Before RICH, MAYER and PLAGER, Circuit Judges.

DECISION

PER CURIAM.


Anthony M. McCrary (McCrary) appeals from the May 6, 1991 final decision of the Merit Systems Protection Board (Board), Docket No. DA844E9010500, affirming the Office of Personnel Management's (OPM) determination that he was not entitled to disability retirement benefits, pursuant to the Federal Employees' Retirement System Act (FERS), 5 U.S.C. § 8401 et seq. We affirm.

OPINION

The applicable standard of judicial review in this FERS disability retirement case is set forth at 5 U.S.C. § 8461(d), which provides that disability retirement determinations of OPM, as affirmed by the Board, "are final and conclusive and are not subject to review." This standard of review was explained in Lindahl v. Office of Personnel Management, 470 U.S. 768, 791 (1985), wherein the Supreme Court held that in employee disability retirement cases before this court, although the factual underpinnings of disability determinations may not be judicially reviewed,

review is available to determine whether "there has been a substantial departure from important procedural rights, a misconstruction of the governing legislation, or some like error 'going to the heart of the administrative determination.' " [citation omitted].

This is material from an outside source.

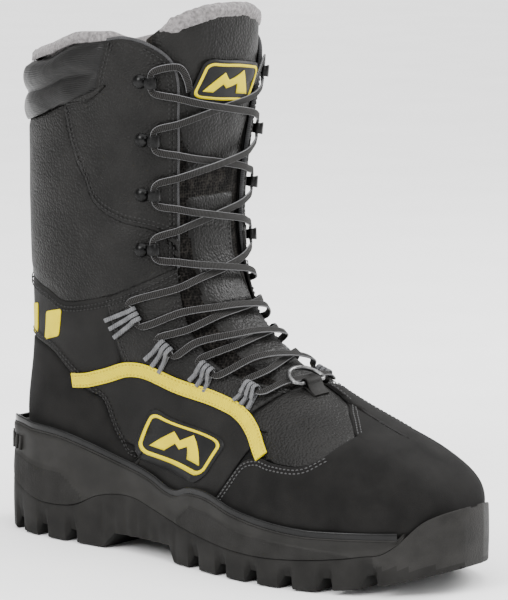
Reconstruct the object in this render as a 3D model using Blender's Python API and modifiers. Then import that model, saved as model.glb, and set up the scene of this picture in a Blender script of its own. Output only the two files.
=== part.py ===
"""An insulated lace-up winter boot for the right foot, as separate sewn, moulded and metal pieces.

The toe points to -Y, the heel to +Y, the outer (lateral) side to -X and +Z is up. All dimensions
below are millimetres and are scaled to metres as each mesh is made. The upper is laid out on one
surface, the last, with two coordinates: u runs from the top of the shaft (0) through the ankle (6)
to the tip of the toe (14), and v runs round it, 0 on the front centre line, negative on the lateral
side, +1 and -1 meeting at the back seam and under the foot. A lift is a height above that surface.
"""

import math

import bmesh
import bpy
import numpy as np
from mathutils import Matrix, Vector

MM = 0.001

# Sections of the last. Each joins a front point to a back point and has its own half widths.
# front y, front z, back y, back z, lateral, medial, height of the widest place, front and back power
LAST = np.array([
    (6, 306, 141, 306, 52, 58, 0.05, 2.6, 2.3),
    (9, 270, 141, 270, 51, 56, 0.05, 2.6, 2.3),
    (16, 235, 141, 232, 50, 54, 0.05, 2.7, 2.3),
    (20, 200, 141, 192, 49, 52, 0.05, 2.7, 2.3),
    (18, 168, 141, 150, 48, 50, 0.05, 2.7, 2.3),
    (6, 144, 143, 105, 44, 46, 0.0, 2.7, 2.3),
    (-12, 126, 147, 60, 40, 43, -0.1, 2.7, 2.6),
    (-29, 114, 130, 24, 39.5, 43, -0.2, 2.7, 3.0),
    (-46, 104, 50, 20, 43.5, 45, -0.25, 2.7, 3.0),
    (-68, 93, -10, 20, 53, 49, -0.3, 2.6, 3.2),
    (-93, 83, -60, 20, 57, 51, -0.3, 2.5, 3.2),
    (-120, 73, -105, 22, 50, 47, -0.3, 2.5, 3.0),
    (-141, 61, -134, 25, 36, 38, -0.25, 2.5, 2.8),
    (-149.5, 47, -147.5, 30, 18, 21, 0.0, 2.2, 2.4),
    (-152.5, 39.5, -152.5, 37.5, 2, 2, 0.0, 2.0, 2.0),
])
LAST_END = len(LAST) - 1

# Layers of the upper: lift of the outer face, thickness.
PANEL = (0.0, 2.0)
STIFFENER = (-3.1, 0.9)
OVERLAY = (1.4, 0.9)
TONGUE_OVERLAY = (-1.7, 0.7)
LINING = (-4.9, 2.8)
FOOTBED = (-9.3, 4.0)
TONGUE = (-2.8, 4.0)
TONGUE_FLEECE = (-7.4, 3.2)
COLLAR = (1.0, 3.0)
SEAM_GAP = 0.35
PIECE_GAP = 0.35
CAVITY_LIFT = 1.4

# Sole outline: distance forward of the heel, lateral and medial half widths.
HEEL_Y = 159.0
SOLE_LENGTH = 318.0
SOLE_PLAN = np.array([
    (0, 8, 8), (3, 17, 17), (12, 30, 30), (30, 40, 41), (55, 44, 46), (85, 44.5, 46),
    (112, 44.5, 46), (140, 48, 48), (170, 54.5, 51), (200, 60, 54), (225, 61, 55), (250, 58, 54),
    (275, 50, 49), (295, 39, 40), (308, 26, 29), (315, 15, 17), (318, 7, 9),
])
SPRING_START, SPRING_RISE = 235.0, 14.0
HEEL_BEVEL_LENGTH, HEEL_BEVEL_RISE = 20.0, 4.0
HEEL_BREAST, FOREFOOT_EDGE = 93.0, 150.0
HEEL_SLOPE, FOREFOOT_SLOPE = 8.0, 3.0
SHANK_HEIGHT = 9.0
SHANK_ENDS = (HEEL_BREAST, HEEL_BREAST + HEEL_SLOPE, FOREFOOT_EDGE - FOREFOOT_SLOPE, FOREFOOT_EDGE)
LUG_DEPTH = 7.0
GROOVES = (24, 46, 69, 168, 191, 214, 237, 260, 283)
RUBBER_FLOOR = 7.5
TRAY_WALL = 5.0
FOAM_TOE_END = 298.0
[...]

McCrary's appeal is based upon the argument that OPM's assessment of the medical and other factual evidence before it, and the MSPB's affirmance thereof, was improper. Specifically, McCrary alleges that the OPM erroneously failed to (1) "undertake credibility findings," (2) "defer to opinions of Petitioner's attending physicians," (3) "consider the combined impact of all of Petitioner's multiple disorders", and (4) "adequately develop the administrative record" (i.e., failed to produce adequate evidence of its own). To a large extent McCrary is merely arguing that the evidence conclusively establishes his disability and that therefore the board's decision finding otherwise is erroneous. We decline to review McCrary's arguments to the extent that they center on the weight accorded to the evidence and OPM's factual determinations of medical disability, because such a review is beyond the jurisdiction of this court. Smith v. Office of Personnel Management, 784 F.2d 397, 399-400 (Fed. Cir. 1986).

We have reviewed all of appellant's legal arguments, in connection with the record before us, to the extent that they address "a substantial departure from important procedural rights," or an error "going to the heart of the administrative determination." Under the limited standard of review available to this court, we find no basis that would warrant reversal or remand. Therefore, we affirm.